Mack Trucks worker Will Lehman (left) speaking to Ford Kentucky Truck workers in August 2022

After doing nothing to publicize the first round of the elections, once the field was narrowed to just Fain and Curry, the candidates of the apparatus, the UAW leadership made more of an effort to promote the election by sending out emails and postering around the plants. Despite this, turnout only increased marginally. This reflected above all the alienation of masses of rank-and-file workers from the entire corrupt UAW apparatus that has overseen decades of concessions and daily colludes with management in the plant against the rights of workers.

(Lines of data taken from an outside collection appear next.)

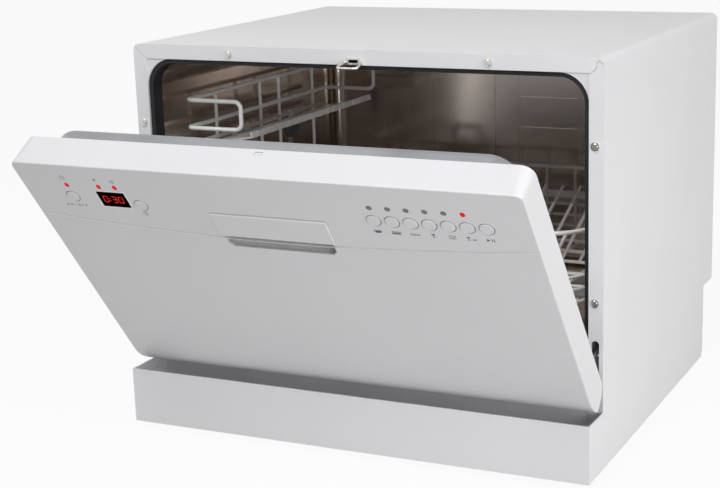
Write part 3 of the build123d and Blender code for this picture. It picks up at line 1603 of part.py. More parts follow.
vent_grille = 2.5
breather_depth = 17.0
with BuildPart() as breather_vent:
    with BuildSketch(side(-tub_half_width)):
        with Locations((vent_y, vent_z)):
            Circle(vent_radius)
    extrude(amount=vent_grille)
    with BuildSketch(side(-tub_half_width - tub_sheet)):
        with Locations((vent_y, vent_z)):
            Circle(vent_neck)
    extrude(amount=tub_sheet)
    with BuildSketch(side(-tub_half_width - tub_sheet)):
        with Locations((vent_y, vent_z)):
            RectangleRounded(60, 60, 8)
    extrude(amount=-breather_depth)
    with BuildSketch(side(-tub_half_width + vent_grille)):
        with Locations((vent_y, vent_z)):
            with GridLocations(5, 1, 5, 1):
                Rectangle(2.2, 20)
    extrude(amount=-1.5, mode=Mode.SUBTRACT)
keep("breather_vent", breather_vent.part)

for name, part in pieces.items():
    export_step(part, f"parts/{name}.step")
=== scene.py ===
import json
import math

import bmesh
import bpy
from bpy.props import FloatProperty, FloatVectorProperty, PointerProperty
from mathutils import Matrix, Vector


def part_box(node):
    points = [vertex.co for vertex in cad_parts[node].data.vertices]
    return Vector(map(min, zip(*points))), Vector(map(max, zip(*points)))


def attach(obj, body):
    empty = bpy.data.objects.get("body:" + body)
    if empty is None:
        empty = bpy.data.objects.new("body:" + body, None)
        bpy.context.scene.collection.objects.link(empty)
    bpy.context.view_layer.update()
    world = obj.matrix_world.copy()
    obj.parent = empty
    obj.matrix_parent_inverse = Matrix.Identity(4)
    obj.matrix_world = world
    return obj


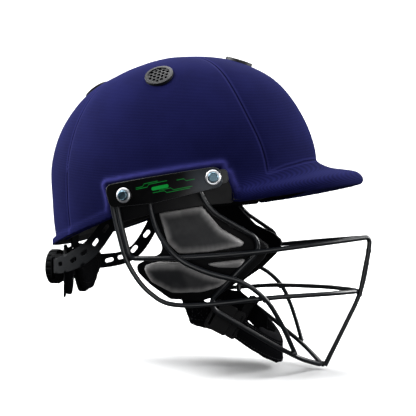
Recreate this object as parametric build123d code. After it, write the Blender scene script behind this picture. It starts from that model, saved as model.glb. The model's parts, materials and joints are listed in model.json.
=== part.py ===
from build123d import *
import os
from functools import lru_cache
from math import atan2, cos, degrees, pi, radians, sin, sqrt, tan

# Cricket helmet. Millimetres. +X is forward, +Y is the wearer's left, +Z is up.
# The origin is the middle of the head seat, level with the brow band.

# Crown: the covered outside, measured from the origin
crown_height = 135.5
front_reach = 127.0
rear_reach = 132.0
half_width = 95.5
widest_x = 5.0
skirt_depth = 60.0
cover_wall = 2.0
shell_wall = 3.0
liner_wall = 9.0
pad_wall = 6.0
layer_gap = 0.3

# Lower edge of the crown, seen from the side
nape_drop = 46.0
ear_drop = 13.0
temple_drop = 1.5
brow_rise = 15.0
trim_height = 4.0
trim_lip = 0.8

# Peak
peak_reach = 174.0
peak_edge_height = 11.9
peak_edge_side_height = -5.4
peak_thickness = 12.5
peak_side_thickness = 8.5
peak_root_height = 34.6
peak_side_height = 5.0
peak_side_x = 58.0
peak_side_y = 90.0
peak_seat_side = 3.4
peak_nose = 7.8
peak_side_nose = 1.2
peak_depth_inside = 14.0
peak_cover_wall = 1.6

# Cover seams, seen from above
crown_strip_half = 15.0
seam_front_x = 88.0
seam_rear_x = 90.0

# Vent grommets
vent_radius = 13.0
vent_face_radius = 10.4
vent_barrel_radius = 9.5
vent_barrel_wall = 1.5
vent_rise = 2.6
vent_sink = 0.8
vent_hole_radius = 1.5
vent_hole_pitch = 4.2
vent_barrel_depth = 6.0

# Ear mounts: trim, wires, bracket and plate lie in layers on the shell
temple_trim_rise = 1.2
wire_radius = 2.2
bracket_gap = 0.1
bracket_wall = 1.6
plate_gap = 0.1
plate_wall = 2.8
plate_corner = 6.0
bracket_length = 102.0
bracket_height = 12.0
rear_screw_x = -24.4
rear_screw_z = 1.0
front_screw_x = 47.6
front_screw_z = 14.9
screw_radius = 2.5
screw_clearance = 0.2
bracket_slot_travel = 3.0
boss_radius = 5.0
washer_radius = 6.6
washer_height = 2.2
head_radius = 4.4
head_height = 3.2
socket_across = 3.2
socket_depth = 1.8
nut_radius = 8.0
nut_flange = 1.4

# Grille
grille_reach = 180.0
grille_drop = 160.0
guard_reach = 134.0
upright_reach = 179.5
upright_half_gap = 2.25
upright_cross_x = 172.5
lower_hoop_drop = 87.0
lower_nose_bend = 14.0
chin_nose_bend = 15.0
tight_bend = 7.0
weld_depth = 0.1

# Cheek guards
guard_base_wall = 9.0
guard_base_sink = 6.8
guard_panel_sink = 1.0
guard_panel_round = 2.0
guard_corner = 7.0
panel_corner = 5.0

# Rear adjuster
dial_radius = 17.2
dial_wall = 9.0
dial_x = -132.2
dial_z = -68.0
grip_count = 18
grip_radius = 1.5
grip_share = 0.97
dial_gap = 0.5
housing_half_width = 26.0
housing_height = 26.0
housing_depth = 9.4
housing_wall = 1.6
housing_corner = 6.0
rack_wall = 2.6
rack_height = 4.0
rack_inner_y = 14.0
rack_outer_y = 22.8
rack_gap = 0.4
tooth_module = 1.0
pinion_teeth = 8
tooth_share = 0.40
tooth_backlash = 0.35
spindle_radius = 2.4
spindle_gap = 0.06
band_wall = 1.6
band_radius_x = 104.8
band_radius_y = 71.0
band_centre_x = -22.0
band_hole_half = 4.2
band_hole_length = 6.5
lobe_wall = 7.0
lobe_width = 33.0
lobe_height = 46.0
lobe_centre_y = 25.0
lobe_centre_z = -70.0
lobe_corner = 9.0
lobe_arc_radius = 84.0
lobe_channel = 1.6
cradle_plate_wall = 2.0
cradle_plate_margin = 2.5
hanger_width = 18.0
hanger_wall = 1.6
hanger_stand = 1.2

# Chin strap
strap_wall = 1.6
strap_height = 20.0
strap_centre_x = 20.0
strap_radius_x = 79.0
strap_radius_y = 62.0
anchor_x = -6.0
anchor_z = 4.0
anchor_radius = 8.0
anchor_stand = 2.6
rivet_radius = 2.4
flap_wall = 5.0
cup_wall = 6.0
cup_height = 27.0
cup_start_x = 80.0
buckle_width = 27.0
buckle_wall = 7.0
socket_length = 20.0
plug_length = 9.0
prong_length = 12.0
prong_wall = 3.2
prong_gap = 0.4
slider_width = 25.0
slider_length = 9.0
slider_wall = 1.6
slider_gap = 1.0

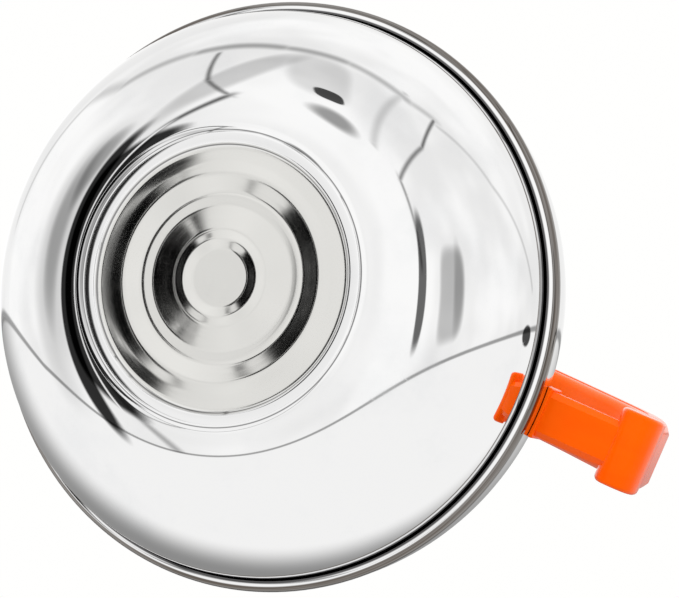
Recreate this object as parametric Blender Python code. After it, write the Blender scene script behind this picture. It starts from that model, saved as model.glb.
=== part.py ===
# Stovetop whistling kettle: a stamped steel body, a plastic handle over it and a sprung whistle on the spout.
# Metres, +Z up. The origin is on the body's axis in the plane that the base stands on.
# The spout points to +X and the handle's rear end to -X.

import math

import bmesh
import bpy
from mathutils import Matrix, Vector

MM = 0.001
GAP = 0.3 * MM  # left between pieces that touch
SHEET = 0.8 * MM  # body, spout and lid sheet
BODY_STEPS = 36
SMALL_STEPS = 20

# Lower bowl
DISC_R = 11.4 * MM  # flat centre of the stamped base
FOOT_INNER_R = 49.2 * MM
FOOT_OUTER_R = 53.2 * MM
BOWL_R = 108.2 * MM
FLANGE_R = 111.4 * MM
FLANGE_Z = 51.0 * MM
RINGS = (  # radius and height of each ridge and valley between the centre disc and the foot, in mm
    (11.4, 2.6),
    (15.5, 0.95),
    (18.6, 0.8),
    (26.8, 2.0),
    (31.5, 2.1),
    (37.2, 0.6),
    (38.6, 0.6),
    (46.6, 1.5),
    (48.3, 1.4),
)

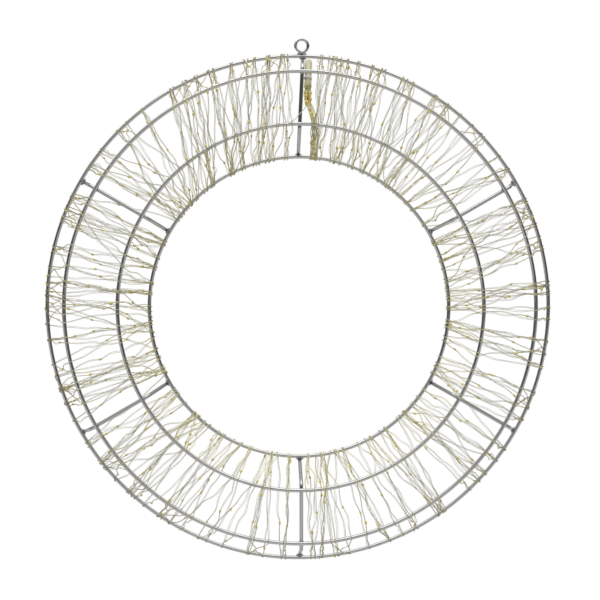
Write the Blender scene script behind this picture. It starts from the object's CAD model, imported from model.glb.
import math
import random

import bmesh
import bpy
from mathutils import Matrix, Vector


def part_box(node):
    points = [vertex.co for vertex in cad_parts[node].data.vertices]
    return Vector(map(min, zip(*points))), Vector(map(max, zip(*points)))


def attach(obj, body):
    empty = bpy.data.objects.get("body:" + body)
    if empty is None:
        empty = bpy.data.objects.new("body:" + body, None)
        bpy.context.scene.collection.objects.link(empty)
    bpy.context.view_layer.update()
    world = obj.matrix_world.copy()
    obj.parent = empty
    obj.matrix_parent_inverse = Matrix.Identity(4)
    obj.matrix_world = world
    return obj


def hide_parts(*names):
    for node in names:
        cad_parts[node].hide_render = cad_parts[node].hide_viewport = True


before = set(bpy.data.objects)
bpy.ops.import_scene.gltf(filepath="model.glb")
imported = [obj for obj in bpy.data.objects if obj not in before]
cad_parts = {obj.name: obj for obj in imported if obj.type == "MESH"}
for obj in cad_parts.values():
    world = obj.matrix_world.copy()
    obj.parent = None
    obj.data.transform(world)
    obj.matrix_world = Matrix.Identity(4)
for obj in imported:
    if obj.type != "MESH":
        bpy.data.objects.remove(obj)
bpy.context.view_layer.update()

# ---- studio ----
# The wreath hangs over a pale floor, seen square on from a little to the left of its middle. Soft light comes
# from above and below, and the sides stay darker, so that plated wire shows its bands.

MM = 0.001
WHITE, BLACK = (1, 1, 1, 1), (0, 0, 0, 1)
CAMERA_PLACE = Vector((-0.0363, -1.0869, 0.0119))
CAMERA_AIM = Vector((0.0003, 0, 0.0068))
CAMERA_LENS = 65.8
FLOOR_DROP, FLOOR_RADIUS = 0.36, 6
FLOOR_TONE = (0.4, 0.4, 0.4, 1)
FLOOR_IN_METAL = 0.28
WALL_TONE = (0.5, 0.5, 0.5, 1)
# How light the studio is from straight below, 0, to straight above, 1: at the two ends and between them.
SKY_ENDS = ((0.0, (0.5, 0.5, 0.5)), (0.9, (1.15, 1.15, 1.13)))
SKY_BETWEEN = ((0.28, (0.12, 0.12, 0.12)), (0.62, (0.09, 0.09, 0.09)), (0.74, (0.55, 0.55, 0.55)))

scene = bpy.context.scene
scene.view_settings.view_transform = "Standard"

ring_low, ring_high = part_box("outer_back_ring")
middle = (ring_low + ring_high) / 2

camera = bpy.data.objects.new("camera", bpy.data.cameras.new("camera"))
scene.collection.objects.link(camera)
camera.data.sensor_width = 36
camera.data.lens = CAMERA_LENS
camera.location = middle + CAMERA_PLACE
sight = middle + CAMERA_AIM - camera.location
camera.rotation_euler = sight.to_track_quat("-Z", "Y").to_euler()
scene.camera = camera


def new_material(name):
    """A material with its node tree and its Principled shader."""
    material = bpy.data.materials.new(name)
    material.use_nodes = True
    tree = material.node_tree
    return material, tree, tree.nodes["Principled BSDF"]


def node(tree, kind, **values):
    """A shader node, with its named inputs and settings set."""
    made = tree.nodes.new(kind)
    for key, value in values.items():
        if key in made.inputs:
            made.inputs[key].default_value = value
        else:
            setattr(made, key, value)
    return made


def plug(tree, sockets, values):
    """Sets each socket to a number or colour, or links it to another node's socket."""
    for socket, value in zip(sockets, values):
        if isinstance(value, bpy.types.NodeSocket):
            tree.links.new(value, socket)
        else:
            socket.default_value = value


def maths(tree, operation, *values):
    """A value worked out by a node from numbers or sockets."""
    made = node(tree, "ShaderNodeMath", operation=operation)
    plug(tree, made.inputs, values)
    return made.outputs[0]


def mixed(tree, factor, first, second, **settings):
    """A mix of two colours or colour sockets."""
    made = node(tree, "ShaderNodeMix", data_type="RGBA", **settings)
    plug(tree, (made.inputs[0], made.inputs[6], made.inputs[7]), (factor, first, second))
    return made.outputs[2]


def ranged(tree, value, start=0.0, end=1.0, low=0.0, high=1.0):
    """A value that goes from low to high while another goes from start to end."""
    made = tree.nodes.new("ShaderNodeMapRange")
    plug(tree, made.inputs, (value, start, end, low, high))
    return made.outputs[0]


def toned(tree, value, first, last, *between):
    """A colour for every value, from stops that each have a position and a colour."""
    made = tree.nodes.new("ShaderNodeValToRGB")
    stops = made.color_ramp.elements
    for stop, (position, colour) in zip(stops, (first, last)):
        stop.position = position
        stop.color = (*colour, 1)
    for position, colour in between:
        stops.new(position).color = (*colour, 1)
    tree.links.new(value, made.inputs[0])
    return made.outputs[0]


def softbox(name, place, width, depth, power):
    """A rectangular lamp that faces the wreath."""
    lamp = bpy.data.objects.new(name, bpy.data.lights.new(name, "AREA"))
    lamp.data.shape = "RECTANGLE"
    lamp.data.size = width
    lamp.data.size_y = depth
    lamp.data.energy = power
    lamp.location = middle + Vector(place)
    lamp.rotation_euler = (middle - lamp.location).to_track_quat("-Z", "Y").to_euler()
    scene.collection.objects.link(lamp)


softbox("top_light", (0.0, -0.35, 1.3), 1.6, 1.2, 6)
softbox("front_light", (-0.5, -1.6, 0.5), 1.2, 1.2, 7)
bpy.data.objects["front_light"].visible_glossy = False

floor_bm = bmesh.new()
bmesh.ops.create_circle(floor_bm, cap_ends=True, radius=FLOOR_RADIUS, segments=64)
bmesh.ops.translate(floor_bm, verts=floor_bm.verts, vec=middle - Vector((0, 0, FLOOR_DROP)))
floor_mesh = bpy.data.meshes.new("floor")
floor_bm.to_mesh(floor_mesh)
floor_bm.free()
floor = bpy.data.objects.new("floor", floor_mesh)
scene.collection.objects.link(floor)
floor_material, floor_tree, floor_shader = new_material("pale_floor")
floor_shader.inputs["Roughness"].default_value = 0.9
floor_shader.inputs["Specular IOR Level"].default_value = 0
floor_shader.inputs["Emission Color"].default_value = WHITE
floor_seen = floor_tree.nodes.new("ShaderNodeLightPath")
floor_in_view = floor_seen.outputs["Is Camera Ray"]
floor_in_metal = floor_seen.outputs["Is Glossy Ray"]
floor_glow = maths(floor_tree, "MULTIPLY_ADD", floor_in_metal, FLOOR_IN_METAL, floor_in_view)
floor_tone = mixed(floor_tree, floor_in_view, FLOOR_TONE, BLACK)
floor_tree.links.new(floor_glow, floor_shader.inputs["Emission Strength"])
floor_tree.links.new(floor_tone, floor_shader.inputs["Base Color"])
floor.data.materials.append(floor_material)

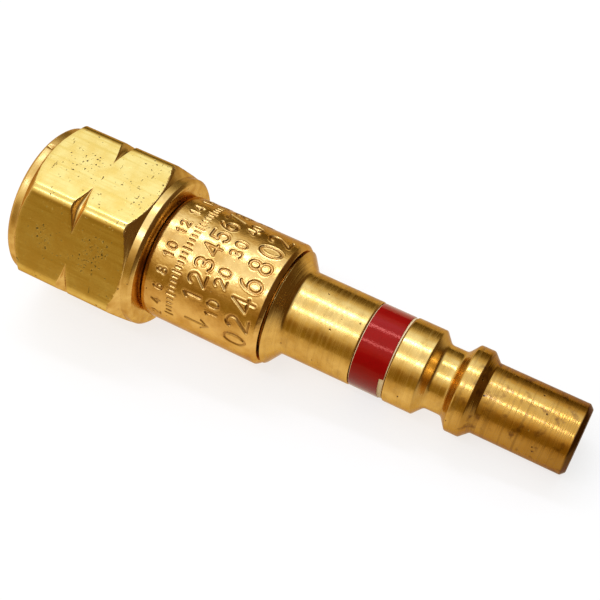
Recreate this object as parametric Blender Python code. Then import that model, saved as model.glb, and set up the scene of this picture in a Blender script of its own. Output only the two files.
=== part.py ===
"""Gas quick connect coupling: a swivel hexagon nut on a plug with a check valve inside.

The coupling lies along X. The nut's open face looks to -X and the plug's tip to +X.
The origin is on the axis, halfway along. Two of the nut's flats look up and down.
"""
import bpy
import bmesh
from math import asin, cos, degrees, pi, radians, sin, sqrt, tau

MM = 0.001

# Clearances
SEAT_GAP = 0.3 * MM
SEAL_GAP = 0.2 * MM

# Union nut: hexagon bar, turned at both ends, with a left-hand thread inside.
# The thread sets the nut's width: the wall is what stays between its relief and a flat.
THREAD_RADIUS = 6.45 * MM
THREAD_DEPTH = 11.8 * MM
RELIEF_DEPTH = 0.75 * MM
RELIEF_WIDTH = 1.4 * MM
MOUTH_CHAMFER = 0.85 * MM
NUT_WALL = 1.53 * MM
HEX_CORNER_BREAK = 0.45 * MM
NUT_LENGTH = 15.8 * MM
NUT_COLLAR_STEP = 0.11 * MM
NUT_EDGE_BREAK = 0.35 * MM
FRONT_COLLAR_LENGTH = 1.15 * MM
REAR_COLLAR_LENGTH = 1.15 * MM
FRONT_CONE_LENGTH = 1.3 * MM
REAR_CONE_LENGTH = 1.1 * MM
NOTCH_WIDTH = 1.85 * MM
NOTCH_DEPTH = 1.16 * MM

# Nose gland: the round nose that the nut pulls onto its seat
GLAND_COLLAR_STEP = 1.35 * MM
GLAND_COLLAR_LENGTH = 2.8 * MM
GLAND_NOSE_LENGTH = 3.7 * MM
GLAND_NOSE_STEP = 1.15 * MM
GLAND_NOSE_FLAT = 0.7 * MM
GLAND_BORE_RADIUS = 1.9 * MM
GLAND_TAIL_LENGTH = 5.9 * MM
GLAND_RING_SETBACK = 1.2 * MM

# Valve body: the round sleeve between the nut and the plug
BODY_WALL = 1.3 * MM
BODY_LENGTH = 14.0 * MM
BODY_FRONT_ROUND = 0.5 * MM
BODY_CHAMFER_LENGTH = 0.45 * MM
BODY_CHAMFER_DROP = 0.4 * MM
WEB_THICKNESS = 0.8 * MM
WEB_HOLE_RADIUS = 3.0 * MM

# Plug pin: cone, neck, colour band groove, land, locking groove, ridge and tip
PIN_SHOULDER_STEP = 0.05 * MM
PIN_CONE_LENGTH = 1.4 * MM
PIN_FILLET = 0.25 * MM
PIN_NECK_WALL = 0.95 * MM
PIN_NECK_LENGTH = 8.0 * MM
BAND_GROOVE_LENGTH = 4.0 * MM
BAND_GROOVE_DEPTH = 0.6 * MM
LAND_LENGTH = 3.25 * MM
LOCK_FLOOR_WALL = 1.3 * MM
LOCK_ENTRY_LENGTH = 0.98 * MM
LOCK_FLOOR_LENGTH = 1.95 * MM
LOCK_EXIT_LENGTH = 0.92 * MM
RIDGE_RISE = 0.08 * MM
RIDGE_LENGTH = 1.53 * MM
RIDGE_CONE_LENGTH = 0.94 * MM
TIP_RISE = 0.32 * MM
TIP_LENGTH = 10.33 * MM
TIP_CHAMFER = 0.45 * MM
PIN_BORE_RADIUS = 2.3 * MM
PIN_BORE_CHAMFER = 0.25 * MM
PIN_TAIL_WALL = 1.6 * MM
PIN_RING_SETBACK = 0.8 * MM

# Colour band: one turn of tape in its groove
BAND_THICKNESS = 0.26 * MM
BAND_WIDTH = 3.4 * MM
BAND_PROUD = -0.06 * MM
BAND_SIDE_GAP = 0.12 * MM
BAND_DRIFT = 0.42 * MM
BAND_END_GAP = radians(5)
BAND_LAP_ANGLE = radians(157)

# Check valve cartridge
PORT_RADIUS = 1.4 * MM
SEAT_WIDTH = 0.85 * MM
SLEEVE_LENGTH = 12.6 * MM
SLEEVE_WALL = 0.4 * MM
FLANGE_STEP = 0.2 * MM
FLANGE_THICKNESS = 0.8 * MM
GUIDE_STEP_WIDTH = 0.4 * MM
SEAT_CONE_SETBACK = 3.6 * MM
CLIP_GROOVE_DEPTH = 0.45 * MM
CLIP_SETBACK = 1.5 * MM
CLIP_THICKNESS = 0.4 * MM
CLIP_WIDTH = 0.7 * MM
CLIP_OPENING = radians(60)
SLEEVE_RING_SETBACK = 0.8 * MM
GUIDE_THICKNESS = 1.0 * MM
GUIDE_HUB_WALL = 0.3 * MM
GUIDE_RIM_WIDTH = 0.4 * MM
GUIDE_PORTS = 3
GUIDE_PORT_SWEEP = radians(84)
STEM_RADIUS = 0.6 * MM
HEAD_LAP = 0.3 * MM
HEAD_THICKNESS = 1.1 * MM
LIP_THICKNESS = 0.5 * MM
SPRING_WIRE = 0.3 * MM
SPRING_STEM_GAP = 0.6 * MM
SPRING_TURNS = 4.5
FILTER_THICKNESS = 1.2 * MM
FILTER_EDGE_BREAK = 0.2 * MM

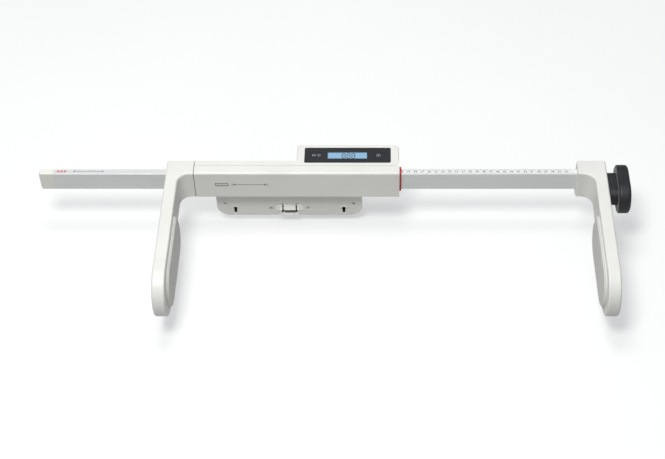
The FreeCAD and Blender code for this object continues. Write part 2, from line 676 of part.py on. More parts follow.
def make_front_housing():
    """Front shell of the housing: front wall, half of top and bottom, and both end walls."""
    shell = new_body("front_housing")
    section = rectangle("body_front", "seam", "body_bottom", "body_top")
    slab(shell, "front_block", "X", "body_left", "body_right", [section])

    dress(shell, "front_top_round", "Fillet", "soft_edge",
          lambda edge: flat_at(edge, "Y", "body_front") and flat_at(edge, "Z", "body_top"))
    dress(shell, "front_bottom_round", "Fillet", 1.5,
          lambda edge: flat_at(edge, "Y", "body_front") and flat_at(edge, "Z", "body_bottom"))
    inside = rectangle("body_front + shell_wall", "seam + 1", "body_bottom + shell_wall", "body_top - shell_wall")
    slab(shell, "front_hollow", "X", "body_left + shell_wall", "body_right - shell_wall", [inside], cut=True)
    bosses = [(x, z, 2.8) for x, z in COVER_SCREWS]
    slab(shell, "front_bosses", "Y", "body_front + 1", "seam", bosses)
    bores = [(x, z, 1.1) for x, z in COVER_SCREWS]
    slab(shell, "front_bores", "Y", "seam - 9", "seam + 1", bores, cut=True)
    opening = rectangle("-rail_depth / 2 - gap", "seam + 1", "rail_bottom - gap", "rail_top + gap")
    slab(shell, "front_opening", "X", "body_left - 1", "body_right + 1", [opening], cut=True)
    front_holes = [place + (1.35,) for place in ARM_SCREWS if place[0] < 0]
    slab(shell, "front_arm_holes", "X", "body_left - 1", "body_left + shell_wall + 1", front_holes, cut=True)
    dress(shell, "front_seam", "Chamfer", "seam_groove", seam_edge)
    return shell


def seam_edge(edge):
    """Whether an edge lies on the outside of the joint between the two shells."""
    outside = flat_at(edge, "Z", "body_top") or flat_at(edge, "Z", "body_bottom")
    return flat_at(edge, "Y", "seam") and outside


def add_pod(cover):
    """The display pod: round rear corners, and a flare where its left side meets the housing."""
    outline = [
        ("pod_left - 5", "seam + 2"),
        ("pod_right", "seam + 2"),
        ("pod_right", "pod_back - 6"),
        ("pod_right - 6", "pod_back", "left", 6),
        ("pod_left + 6", "pod_back"),
        ("pod_left", "pod_back - 6", "left", 6),
        ("pod_left", "body_back + 5"),
        ("pod_left - 5", "body_back", "right", 5),
    ]
    slab(cover, "pod_block", "Z", "pod_bottom", "body_top", [outline])

    def rim(edge):
        level = flat_at(edge, "Z", "body_top") or flat_at(edge, "Z", "pod_bottom")
        return level and edge.BoundBox.YMax > size("body_back") + 0.1

    dress(cover, "pod_round", "Fillet", 1.8, rim)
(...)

Commenting on the UAW runoff, Will Lehman told the World Socialist Web Site, “The outcome of the election doesn’t change the basic issues, the need to abolish the whole corrupt apparatus and transfer power to the rank and file.

“If he squeaks into office, workers should place no confidence in the hollow promises of reforms from yet another career bureaucrat Shawn Fain. Nothing will change until we, the rank and file, build a movement to take power from them and return decision-making power and control of union resources to the workers on the shop floor.

“This vote takes place under conditions in which the UAW is trying to force through a sellout contract at Caterpillar and the mass firings at Dana Driveline in Toledo. The UAW is not only refusing to defend workers, they are telling Dana management who to fire.

“In just a few months contract negotiations will begin for 150,000 autoworkers.

“In all these struggles rank and file workers must take the initiative by linking up across plants and across industries in a network of democratically controlled committees through which we can leverage our strength and overcome the domination of the union bureaucracies.”